## [Task description]
Copy each line below that contains "included".

## [Dataset]
☆ ☆ ☆ ☆

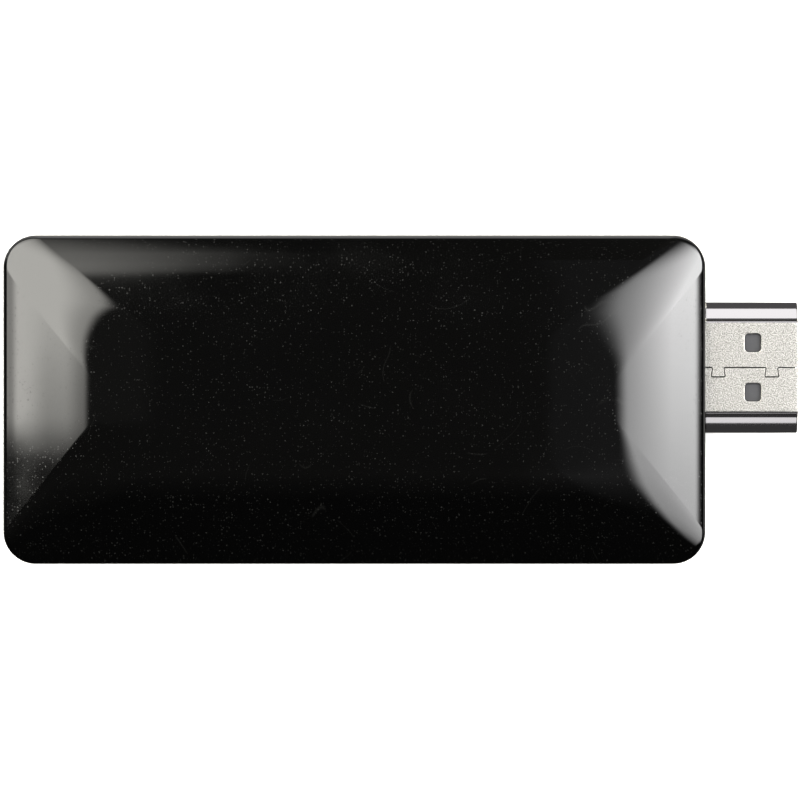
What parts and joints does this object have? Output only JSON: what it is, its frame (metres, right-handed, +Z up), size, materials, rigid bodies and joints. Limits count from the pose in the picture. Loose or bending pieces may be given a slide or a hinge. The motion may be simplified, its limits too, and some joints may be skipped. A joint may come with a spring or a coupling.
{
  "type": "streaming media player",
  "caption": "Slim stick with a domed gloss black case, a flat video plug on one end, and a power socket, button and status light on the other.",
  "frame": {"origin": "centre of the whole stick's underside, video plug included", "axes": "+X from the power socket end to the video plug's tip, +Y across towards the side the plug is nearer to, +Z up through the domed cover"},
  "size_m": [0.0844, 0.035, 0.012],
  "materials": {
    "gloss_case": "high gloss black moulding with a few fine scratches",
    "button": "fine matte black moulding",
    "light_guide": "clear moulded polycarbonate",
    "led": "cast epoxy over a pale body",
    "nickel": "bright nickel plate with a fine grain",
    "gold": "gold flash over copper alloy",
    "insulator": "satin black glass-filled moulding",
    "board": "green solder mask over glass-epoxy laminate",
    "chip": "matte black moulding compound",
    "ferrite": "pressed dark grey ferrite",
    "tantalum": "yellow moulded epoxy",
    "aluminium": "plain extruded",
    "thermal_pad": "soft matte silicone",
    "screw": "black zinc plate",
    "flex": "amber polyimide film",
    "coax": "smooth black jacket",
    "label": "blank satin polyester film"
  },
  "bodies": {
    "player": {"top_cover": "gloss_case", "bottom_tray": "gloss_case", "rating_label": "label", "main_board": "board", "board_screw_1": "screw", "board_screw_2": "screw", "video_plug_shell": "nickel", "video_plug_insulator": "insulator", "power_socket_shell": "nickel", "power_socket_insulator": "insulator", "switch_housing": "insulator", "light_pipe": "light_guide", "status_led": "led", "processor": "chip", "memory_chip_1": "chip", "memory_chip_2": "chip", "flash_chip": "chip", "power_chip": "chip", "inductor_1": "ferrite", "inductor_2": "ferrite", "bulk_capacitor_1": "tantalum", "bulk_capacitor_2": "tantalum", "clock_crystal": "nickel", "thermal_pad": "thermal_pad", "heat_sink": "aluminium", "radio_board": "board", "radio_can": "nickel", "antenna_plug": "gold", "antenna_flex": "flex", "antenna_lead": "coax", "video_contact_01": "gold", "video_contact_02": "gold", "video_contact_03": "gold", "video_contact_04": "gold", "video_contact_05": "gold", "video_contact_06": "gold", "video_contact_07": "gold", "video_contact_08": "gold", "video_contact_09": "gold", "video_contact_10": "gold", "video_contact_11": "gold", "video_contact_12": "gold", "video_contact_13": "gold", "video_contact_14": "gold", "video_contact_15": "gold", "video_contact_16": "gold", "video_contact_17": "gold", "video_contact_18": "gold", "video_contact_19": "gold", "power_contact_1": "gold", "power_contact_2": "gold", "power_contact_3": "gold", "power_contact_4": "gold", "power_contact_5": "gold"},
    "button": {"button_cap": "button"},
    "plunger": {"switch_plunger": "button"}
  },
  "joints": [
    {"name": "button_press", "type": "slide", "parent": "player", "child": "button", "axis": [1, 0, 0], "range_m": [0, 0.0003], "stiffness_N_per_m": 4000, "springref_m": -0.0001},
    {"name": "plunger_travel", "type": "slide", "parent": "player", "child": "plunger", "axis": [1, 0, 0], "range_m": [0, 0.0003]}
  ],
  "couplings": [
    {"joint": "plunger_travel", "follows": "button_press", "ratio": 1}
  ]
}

☆ ☆ ☆ ☆

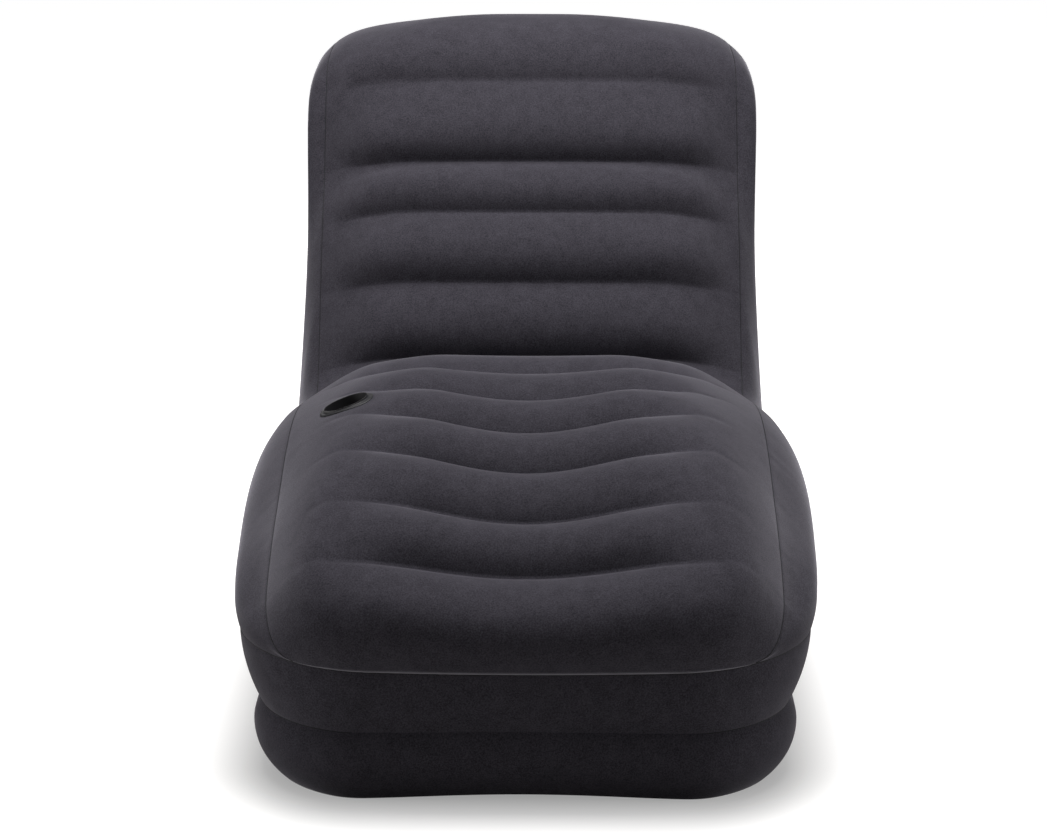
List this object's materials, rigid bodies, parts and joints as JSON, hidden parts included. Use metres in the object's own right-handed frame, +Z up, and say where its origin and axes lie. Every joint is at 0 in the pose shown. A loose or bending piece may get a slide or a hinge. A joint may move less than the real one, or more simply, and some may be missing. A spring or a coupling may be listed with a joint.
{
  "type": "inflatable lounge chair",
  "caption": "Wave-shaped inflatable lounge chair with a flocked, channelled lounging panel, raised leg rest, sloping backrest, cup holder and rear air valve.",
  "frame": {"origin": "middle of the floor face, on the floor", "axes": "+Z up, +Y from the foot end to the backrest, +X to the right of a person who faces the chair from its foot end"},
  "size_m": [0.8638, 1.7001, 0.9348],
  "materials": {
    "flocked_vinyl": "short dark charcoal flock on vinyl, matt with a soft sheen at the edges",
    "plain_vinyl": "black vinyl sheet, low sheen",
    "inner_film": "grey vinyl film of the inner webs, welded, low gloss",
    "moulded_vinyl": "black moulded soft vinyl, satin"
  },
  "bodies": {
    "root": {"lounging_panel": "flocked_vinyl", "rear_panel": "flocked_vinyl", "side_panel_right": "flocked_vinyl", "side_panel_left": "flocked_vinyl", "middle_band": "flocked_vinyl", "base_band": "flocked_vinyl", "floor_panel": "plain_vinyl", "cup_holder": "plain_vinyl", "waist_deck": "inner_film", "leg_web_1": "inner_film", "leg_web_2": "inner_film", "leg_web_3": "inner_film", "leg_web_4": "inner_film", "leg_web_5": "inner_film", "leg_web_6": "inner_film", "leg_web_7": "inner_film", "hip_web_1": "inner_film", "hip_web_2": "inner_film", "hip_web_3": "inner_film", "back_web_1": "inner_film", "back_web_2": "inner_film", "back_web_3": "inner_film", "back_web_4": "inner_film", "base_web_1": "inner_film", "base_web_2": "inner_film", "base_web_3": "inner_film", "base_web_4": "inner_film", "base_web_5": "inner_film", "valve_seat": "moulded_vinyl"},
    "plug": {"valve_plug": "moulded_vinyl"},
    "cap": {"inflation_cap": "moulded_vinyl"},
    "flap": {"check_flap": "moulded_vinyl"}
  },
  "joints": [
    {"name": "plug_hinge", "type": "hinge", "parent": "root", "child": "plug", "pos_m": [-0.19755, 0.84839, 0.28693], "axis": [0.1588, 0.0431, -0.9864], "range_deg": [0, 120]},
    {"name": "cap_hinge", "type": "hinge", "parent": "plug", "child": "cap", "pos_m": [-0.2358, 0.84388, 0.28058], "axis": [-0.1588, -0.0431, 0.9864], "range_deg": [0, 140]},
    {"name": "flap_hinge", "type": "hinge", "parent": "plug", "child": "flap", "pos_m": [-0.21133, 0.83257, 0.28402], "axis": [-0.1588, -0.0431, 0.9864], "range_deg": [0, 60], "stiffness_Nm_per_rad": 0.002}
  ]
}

☆ ☆ ☆ ☆

## [Exercise answer]
  "frame": {"origin": "centre of the whole stick's underside, video plug included", "axes": "+X from the power socket end to the video plug's tip, +Y across towards the side the plug is nearer to, +Z up through the domed cover"},
List this object's materials, rigid bodies, parts and joints as JSON, hidden parts included. Use metres in the object's own right-handed frame, +Z up, and say where its origin and axes lie. Every joint is at 0 in the pose shown. A loose or bending piece may get a slide or a hinge. A joint may move less than the real one, or more simply, and some may be missing. A spring or a coupling may be listed with a joint.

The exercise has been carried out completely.